Indeed, during the final three months of 2024, more people watched Netflix than BBC One.
We may not like how Meta continues to optimise its platforms for algorithmic discovery and consumption, but the numbers don’t lie. Users spend less time on Instagram if it has a chronological feed.
Nine million people watch every episode of The Traitors - it might not have a cool NYC pop-up like Severance, but it speaks to our desire to feel part of a collective cultural conversation.
The cultural stasis conversation is a timely reminder that we all exist in little bubbles of taste and commonality. A reminder also that, to paraphrase one of Daniel Kahneman’s heuristics from Thinking, Fast and Slow, what we see isn’t all there is. That when we work on campaigns and ideas, nine times out of ten, we are not the target audience.
And that means taking steps to burst our filter bubbles and put ourselves in our audience’s hands.

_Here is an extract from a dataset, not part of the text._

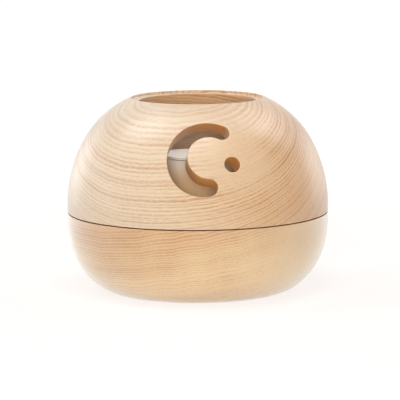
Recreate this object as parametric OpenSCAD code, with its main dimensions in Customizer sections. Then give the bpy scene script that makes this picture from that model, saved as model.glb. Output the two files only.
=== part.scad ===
// Turned wooden yarn bowl: a thick-walled dome that lifts off a shallow lower bowl.
// Yarn runs out through a hooked slot or a round feed hole in the dome, and the ball
// or cake of yarn sits round a pale core that turns on a pin in the floor.
// Millimetres, +Z up, origin in the middle of the foot; the slot faces -Y.

/* [Outline] */
// Largest radius, at the belly just above and below the seam
belly_r = 75; // [68:0.5:84]
// Distance from the seam to the widest line of each half
belly_rise = 4; // [1:0.5:8]
// Wall thickness of both halves, and of the floor
wall = 12.5; // [9:0.5:15]
// Height of the fine shadow gap turned into the outside of the seam, half in each part
seam_gap = 0.6; // [0.3:0.05:1.2]
// Depth of the shadow gap
seam_gap_depth = 1.6; // [0.8:0.1:3]
// Fine chamfer on both outer edges of the shadow gap
seam_ease = 0.2; // [0.1:0.05:0.6]

/* [Lower bowl] */
// Height of the seam above the surface that the bowl stands on
lower_h = 45.5; // [42:0.5:54]
// Radius of the flat foot
foot_r = 46; // [40:0.5:50]
// Radius of the curve from the foot into the side
heel_r = 20; // [16:0.5:24]
// Radius of the gentle curve of the lower side
lower_side_r = 57; // [50:1:66]
// Angle that the gentle curve of the lower side covers below the belly
lower_side_angle = 20; // [14:1:24]

/* [Upper dome] */
// Height of the dome from the seam to the rim of the mouth
dome_h = 65.5; // [58:0.5:70]
// Outer radius of the rim of the mouth
rim_r = 38.4; // [34:0.2:44]
// Radius of the gentle curve of the dome's side
dome_side_r = 77; // [66:1:90]
// Angle that the gentle curve of the dome's side covers above the belly
dome_side_angle = 28; // [20:1:34]

/* [Mouth] */
// Width of the narrow flat on top of the rim
rim_land = 0.8; // [0.5:0.1:2]
// Depth of the rebate that a lid would sit in
rebate_depth = 1.7; // [1:0.1:4]
// Width of the ledge at the bottom of the rebate
ledge_w = 4.2; // [2.5:0.1:6]
// Fine chamfer on the inner edges of the rim and of the ledge
mouth_ease = 0.3; // [0.1:0.05:0.4]

/* [Seam joint] */
// Height of the spigot that locates the dome
spigot_h = 4; // [2.5:0.5:7]
// Thickness of the spigot
spigot_t = 4.6; // [3:0.2:6]
// Radial play of the dome on the spigot, and the gap above it
spigot_play = 0.3; // [0.2:0.05:0.6]

/* [Hooked slot] */
// Turn of the slot round the bowl, from straight ahead
slot_turn = 6; // [-30:1:30]
// Height of the middle of the slot above the seam, on the outer surface
slot_h = 39.4; // [34:0.2:42]
// Tilt of the slot and feed hole above the horizontal, close to square to the wall
bore_tilt = 28; // [20:1:34]
// Radius of the round tongue that the slot bends about
tongue_r = 12.4; // [10:0.2:14]
// Width of the slot at the widest place, on its left
slot_w = 11.1; // [9:0.1:12]
// Radius of the slot's outer edge over the upper arm
upper_arm_r = 22.8; // [21.5:0.1:24]
// Radius of the slot's outer edge round the lower arm
lower_arm_r = 19.5; // [18.5:0.1:20.5]
// Direction from the tongue in which the slot is widest
wide_angle = 200; // [185:1:215]
// How far the slot's outer edge is set below the middle of the tongue
outer_drop = 1; // [0:0.1:1.5]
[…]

The most rigorous way to do this is to get out and speak to those audiences - working with organisations such as
But reality often fails to provide the time and budget to access authentic lived experience, unfortunately.Luckily, social and digital offers some workarounds. You can easily refresh your social habits and try out some alternative personas. Set up some alt accounts on TikTok and YouTube and intentionally train your recommendations differently. Instead of starting with “Boom! Shake The Room” and going down the 90s nostalgia rabbit hole, kick off with Sabrina Carpenter and see where that takes you.
Take the plunge and try out a platform you find baffling on paper. Set up a Twitch account. Download Fortnite. Ask a young nephew or niece in your family to show you how Roblox works (the platform is famously impenetrable to newbies). Look at the most downloaded free games in the App Store and give one a try.
Or simply switch up your media diet - sign up to some new newsletters, try a new podcast, visit a media site you’d typically avoid.
Like any good research journey, trying out some new starting points might lead you down some interesting rabbit holes that could end up with a new idea or evidence about audience behaviour.
Suppose we develop our strategic approaches and creative ideas based only on our existing knowledge, without taking time to understand our audience or get a sense of their cultural touchpoints. In that case, the ideas will only appeal to ourselves. It’s up to us to train our internal algorithms differently so that they generate new results.
And ultimately that’s also the solution for anyone feeling that sense of cultural stasis in their lives. Reset the algorithms, or ignore them and get comfortable with who you are. Boom! Shake The Room is a great song. The 90s were a great period for music. Even for 90s aficionados like me, there are still songs and albums to discover from that era - you just have to get out and look for them.